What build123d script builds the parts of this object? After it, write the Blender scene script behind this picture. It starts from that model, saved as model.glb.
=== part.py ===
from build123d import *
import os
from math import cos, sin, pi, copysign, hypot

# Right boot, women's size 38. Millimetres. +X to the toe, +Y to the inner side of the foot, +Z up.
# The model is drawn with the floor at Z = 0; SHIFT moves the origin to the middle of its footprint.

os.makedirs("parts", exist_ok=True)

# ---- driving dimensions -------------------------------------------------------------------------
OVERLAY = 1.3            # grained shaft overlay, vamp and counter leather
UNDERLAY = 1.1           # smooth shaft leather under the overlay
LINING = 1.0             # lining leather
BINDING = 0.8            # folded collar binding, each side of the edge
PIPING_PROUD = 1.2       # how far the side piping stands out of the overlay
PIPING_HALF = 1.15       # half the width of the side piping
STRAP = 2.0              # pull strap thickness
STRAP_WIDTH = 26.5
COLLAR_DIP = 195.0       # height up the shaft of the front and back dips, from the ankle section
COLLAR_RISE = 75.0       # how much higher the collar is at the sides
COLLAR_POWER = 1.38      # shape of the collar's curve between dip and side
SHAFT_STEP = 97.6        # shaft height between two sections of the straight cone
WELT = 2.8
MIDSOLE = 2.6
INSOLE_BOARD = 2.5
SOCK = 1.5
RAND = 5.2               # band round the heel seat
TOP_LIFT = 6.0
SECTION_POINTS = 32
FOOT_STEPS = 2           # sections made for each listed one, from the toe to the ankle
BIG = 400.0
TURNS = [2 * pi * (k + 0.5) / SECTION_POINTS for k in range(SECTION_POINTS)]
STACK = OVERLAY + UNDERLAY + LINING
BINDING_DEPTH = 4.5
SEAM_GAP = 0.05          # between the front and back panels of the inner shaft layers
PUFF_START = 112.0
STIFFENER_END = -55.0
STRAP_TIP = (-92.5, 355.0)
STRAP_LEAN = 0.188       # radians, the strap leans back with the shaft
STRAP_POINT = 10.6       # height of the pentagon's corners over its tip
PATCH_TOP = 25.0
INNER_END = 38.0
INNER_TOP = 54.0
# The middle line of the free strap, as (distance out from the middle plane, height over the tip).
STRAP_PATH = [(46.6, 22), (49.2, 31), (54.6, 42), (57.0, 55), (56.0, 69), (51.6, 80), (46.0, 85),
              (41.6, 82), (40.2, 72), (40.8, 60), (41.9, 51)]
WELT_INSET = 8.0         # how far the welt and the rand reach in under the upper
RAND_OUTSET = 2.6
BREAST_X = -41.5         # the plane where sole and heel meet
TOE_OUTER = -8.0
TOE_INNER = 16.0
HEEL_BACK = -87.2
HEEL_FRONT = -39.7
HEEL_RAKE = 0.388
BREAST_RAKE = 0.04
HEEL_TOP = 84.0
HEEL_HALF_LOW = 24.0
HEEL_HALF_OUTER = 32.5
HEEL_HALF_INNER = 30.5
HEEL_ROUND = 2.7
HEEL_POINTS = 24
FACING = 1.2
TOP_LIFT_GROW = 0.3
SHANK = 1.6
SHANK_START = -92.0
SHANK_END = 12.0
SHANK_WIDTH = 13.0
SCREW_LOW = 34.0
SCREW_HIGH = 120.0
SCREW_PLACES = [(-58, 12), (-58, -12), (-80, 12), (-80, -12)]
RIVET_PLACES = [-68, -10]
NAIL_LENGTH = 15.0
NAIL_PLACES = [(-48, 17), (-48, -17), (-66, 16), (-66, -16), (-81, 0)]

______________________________

**What needs to be done:** Return all of the data precisely as it appears.

**Worked answer:**
What build123d script builds the parts of this object? After it, write the Blender scene script behind this picture. It starts from that model, saved as model.glb.
=== part.py ===
from build123d import *
import os
from math import cos, sin, pi, copysign, hypot

# Right boot, women's size 38. Millimetres. +X to the toe, +Y to the inner side of the foot, +Z up.
# The model is drawn with the floor at Z = 0; SHIFT moves the origin to the middle of its footprint.

os.makedirs("parts", exist_ok=True)

# ---- driving dimensions -------------------------------------------------------------------------
OVERLAY = 1.3            # grained shaft overlay, vamp and counter leather
UNDERLAY = 1.1           # smooth shaft leather under the overlay
LINING = 1.0             # lining leather
BINDING = 0.8            # folded collar binding, each side of the edge
PIPING_PROUD = 1.2       # how far the side piping stands out of the overlay
PIPING_HALF = 1.15       # half the width of the side piping
STRAP = 2.0              # pull strap thickness
STRAP_WIDTH = 26.5
COLLAR_DIP = 195.0       # height up the shaft of the front and back dips, from the ankle section
COLLAR_RISE = 75.0       # how much higher the collar is at the sides
COLLAR_POWER = 1.38      # shape of the collar's curve between dip and side
SHAFT_STEP = 97.6        # shaft height between two sections of the straight cone
WELT = 2.8
MIDSOLE = 2.6
INSOLE_BOARD = 2.5
SOCK = 1.5
RAND = 5.2               # band round the heel seat
TOP_LIFT = 6.0
SECTION_POINTS = 32
FOOT_STEPS = 2           # sections made for each listed one, from the toe to the ankle
BIG = 400.0
TURNS = [2 * pi * (k + 0.5) / SECTION_POINTS for k in range(SECTION_POINTS)]
STACK = OVERLAY + UNDERLAY + LINING
BINDING_DEPTH = 4.5
SEAM_GAP = 0.05          # between the front and back panels of the inner shaft layers
PUFF_START = 112.0
STIFFENER_END = -55.0
STRAP_TIP = (-92.5, 355.0)
STRAP_LEAN = 0.188       # radians, the strap leans back with the shaft
STRAP_POINT = 10.6       # height of the pentagon's corners over its tip
PATCH_TOP = 25.0
INNER_END = 38.0
INNER_TOP = 54.0
# The middle line of the free strap, as (distance out from the middle plane, height over the tip).
STRAP_PATH = [(46.6, 22), (49.2, 31), (54.6, 42), (57.0, 55), (56.0, 69), (51.6, 80), (46.0, 85),
              (41.6, 82), (40.2, 72), (40.8, 60), (41.9, 51)]
WELT_INSET = 8.0         # how far the welt and the rand reach in under the upper
RAND_OUTSET = 2.6
BREAST_X = -41.5         # the plane where sole and heel meet
TOE_OUTER = -8.0
TOE_INNER = 16.0
HEEL_BACK = -87.2
HEEL_FRONT = -39.7
HEEL_RAKE = 0.388
BREAST_RAKE = 0.04
HEEL_TOP = 84.0
HEEL_HALF_LOW = 24.0
HEEL_HALF_OUTER = 32.5
HEEL_HALF_INNER = 30.5
HEEL_ROUND = 2.7
HEEL_POINTS = 24
FACING = 1.2
TOP_LIFT_GROW = 0.3
SHANK = 1.6
SHANK_START = -92.0
SHANK_END = 12.0
SHANK_WIDTH = 13.0
SCREW_LOW = 34.0
SCREW_HIGH = 120.0
SCREW_PLACES = [(-58, 12), (-58, -12), (-80, 12), (-80, -12)]
RIVET_PLACES = [-68, -10]
NAIL_LENGTH = 15.0
NAIL_PLACES = [(-48, 17), (-48, -17), (-66, 16), (-66, -16), (-81, 0)]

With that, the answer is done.